Are the bloody judges listening to we legislators?
Two court cases reported in the papers today have triggered this question and sparked Alf’s sense of outrage.
First, a former All Black who pleaded guilty to child assault yesterday was granted name suppression.
The former rugby star is the latest in a long line of top sportsmen who have appeared in criminal courts and been allowed to keep their identities secret.
Yesterday, he pleaded guilty to assaulting a child in September. An Auckland District Court judge granted him name suppression until his next appearance – and it’s possible his name may never be able to be published.
The man, in his 40s, could get a discharge without conviction when he is sentenced in February and could apply for a permanent court order banning publication of his name.
The assault might not have been a serious one – the Herald says it believes the case is one of excessive discipline and the former player has been ordered to undergo anger management counselling before he next appears in court.
But that’s not the point.
The point is that, as legal experts are pointing out, name secrecy goes against Parliament’s wishes to tighten suppression laws and a child safety advocate says well-known people have even greater responsibility to act positively.
The courts are making a habit of this sort of carry-on.
Another former high-profile All Black appeared in a Wellington court last week and he, too, was given name suppression.
In that case, the 45-year-old was charged with assaulting his partner while out celebrating the All Blacks World Cup victory over France, resisting police and possession of cannabis.
As the Herald has noted in its report, the Criminal Procedure Bill was passed as recently as October.
It makes clear that “wealth, reputation or public awareness” should not be factors in gaining name suppression.
True, it will not come into effect until March next year.
But it allowed for a strong presumption of open justice.

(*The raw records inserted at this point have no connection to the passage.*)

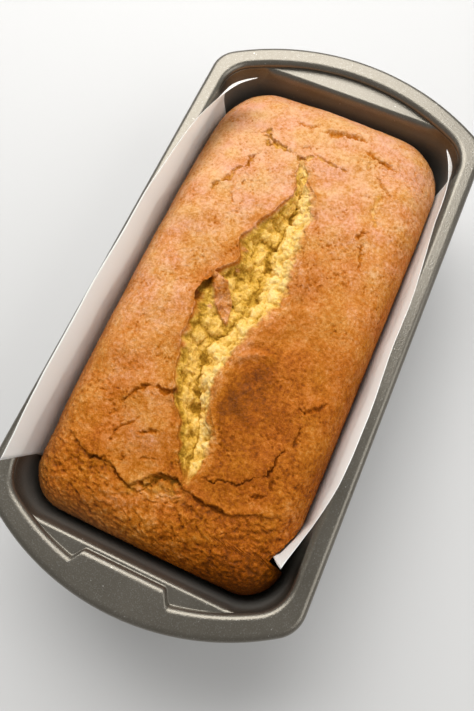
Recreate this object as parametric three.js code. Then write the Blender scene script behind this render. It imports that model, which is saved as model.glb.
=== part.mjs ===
// A pound cake loaf with a burst crust, in its loaf tin, on a sling of parchment paper.
// Units are millimetres. The origin is the centre of the tin's underside. +X runs along the loaf
// to the tin's plain handle, -X to the handle with the raised pad, +Y across the loaf and +Z up.

import * as THREE from 'three';

// ---------------------------------------------------------------- driving dimensions

// The tin: pressed steel sheet, with drafted walls and bowed handles at both ends.
const RIM_HEIGHT = 68;
const SHEET = 0.8;
const DRAFT = Math.tan(THREE.MathUtils.degToRad(7));
const FLOOR_FILLET = 8;
const RIM = { halfLength: 145, halfWidth: 72.7, endRadius: 119.3, cornerRadius: 14.4 };
const OPENING = { halfLength: 134.6, halfWidth: 64, endRadius: 112.4, cornerRadius: 18 };
const LEDGE = { halfLength: 133.8, halfWidth: 63.2, endRadius: 112, cornerRadius: 17 };
const LEDGE_DEPTH = 3.5;
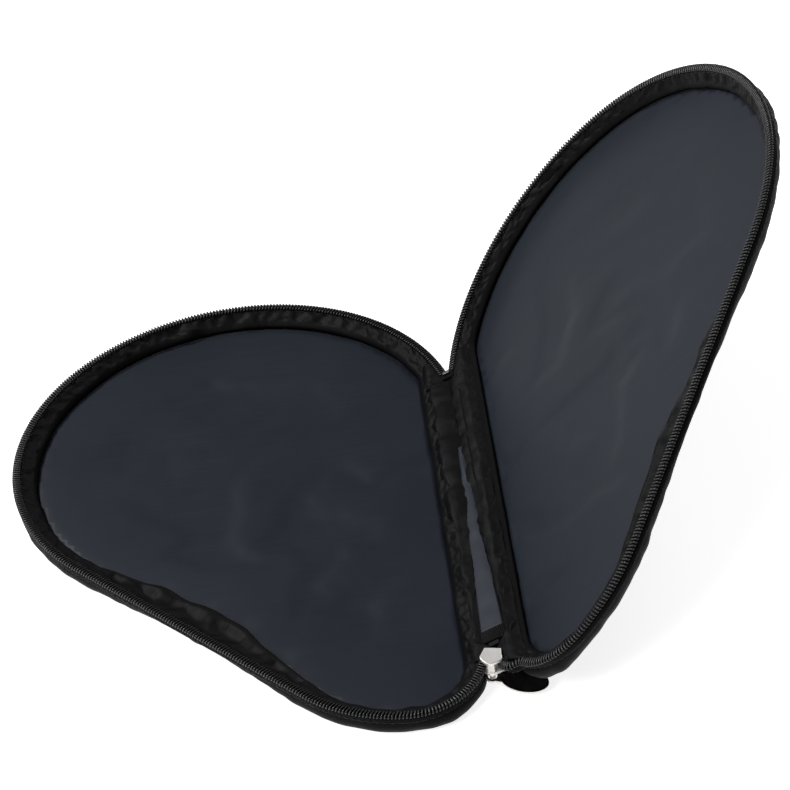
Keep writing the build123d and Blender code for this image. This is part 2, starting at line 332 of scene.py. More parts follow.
def puller_painted_shade(flat):
    """Silver frame with painted shade: dark flat faces, bright metal on the rim facing sideways.
    """
    metal = Shader("puller_painted_shade_metal", (0.05, 0.047, 0.044), 0.25, Metallic=1.0)
    facing = metal.node("ShaderNodeVectorMath", operation="DOT_PRODUCT")
    metal.link(metal.node("ShaderNodeTexCoord").outputs["Normal"], facing.inputs[0])
    facing.inputs[1].default_value = flat
    # the rim is every face that points sideways; the flat faces get the dark painted shade
    rim = metal.math("LESS_THAN", metal.math("ABSOLUTE", facing.outputs["Value"]), 0.8)
    color = metal.node("ShaderNodeMix", data_type="RGBA")
    color.inputs[6].default_value = (*metal.color, 1)
    color.inputs[7].default_value = (0.74, 0.72, 0.69, 1)
    metal.link(rim, color.inputs[0])
    metal.link(color.outputs[2], metal.surface.inputs["Base Color"])
    metal.link(metal.math("MULTIPLY_ADD", rim, -0.5, 1.0), metal.surface.inputs["Metallic"])
    metal.scuffs(0.16, 0.38)
    return metal.material


def ribbed_webbing():
    """Grosgrain tab: ribs along the spine, one to each 0.9 mm of its width."""
    cloth = Shader("webbing", (0.0022, 0.0022, 0.0028), 0.6, Specular_IOR_Level=0.15)
    split = cloth.node("ShaderNodeSeparateXYZ")
    cloth.link(cloth.object_map(), split.inputs[0])
    ribs = cloth.wave(split.outputs[1], 0.9 * MM)
    picks = cloth.wave(split.outputs[0], 0.5 * MM)
    lint = cloth.noise(900, 4.0)
    cloth.tint(cloth.math("MULTIPLY_ADD", ribs, 0.3, lint), 0.5, 2.2)
    cloth.rough(lint, 0.5, 0.7)
    cloth.bump((ribs, 0.00025), (picks, 0.00006))
    return cloth.material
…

Auckland University Faculty of Law associate professor Scott Optican said the new law was intended to “bring more order to the chaos” and to guide the discretion more.
Associate Professor Bill Hodge, who also works at Auckland University, told the Herald that even though this was a minor assault, the defendant was a top sportsman who should not receive name suppression because of his fame.
“Perhaps the victim, who is a child, would be identified. That would be the only exception I’m willing to give if it compromises, identifies, embarrasses the child … sportsmen should not get name suppression because they’re sportsmen … if a child is involved and could be identified then I could maybe see what the district court is doing.”
The second case involves the tosser who was convicted of bashing seals to death near Kaikoura.
Would you believe it…the bugger has had his sentence reduced from two years in jail to eight months on home detention?
Jason Trevor Godsiff, 20, from Renwick, was sent to prison for two years for killing 23 seals when he was sentenced by Judge Ian Mill in the Blenheim District Court in September. He had admitted wilfully ill-treating animals.
Godsiff’s lawyer Gary Sawyer appealed the sentence in the Wellington High Court on November 1, on the grounds the prison term was ”manifestly excessive”.
Justice Jillian Mallon quashed the prison sentence and replaced it with an eight month home detention sentence.
The judge said Godsiff was not given enough credit for his youth, good character and remorse and guilty plea.
But hold on – he had admitted bludgeoning the seals near Ohau Point using a galvanised pole on November 26 last year.
Alf was among those in Parliament who unanimously supported a bill that significantly increases penalties for cruelty to animals.
The legislation began as a member’s bill drafted by National’s Simon Bridges, but the government took it over and ensured it was high on parliament’s agenda.
It increases the maximum sentence for wilful ill-treatment of an animal from three years to five years.
Maximum fines will double to $100,000 for an individual and $500,000 for a company.
Agriculture Minister David Carter, who was in charge of the bill, said it was intended to send a clear message that serious offending against animals was unacceptable.
“It is unacceptable to our society and a priority for this government,” he said when the first reading debate began last week.
“People who are capable of cruelty to animals are also capable of violence to their families and others.”
The bill created a new offence of reckless ill-treatment of an animal.
This would apply where it could be proved that a person knew or appreciated that serious harm to an animal could occur, and unreasonably ran the risk anyway.
What must we do to get Parliament’s wishes through to the judges?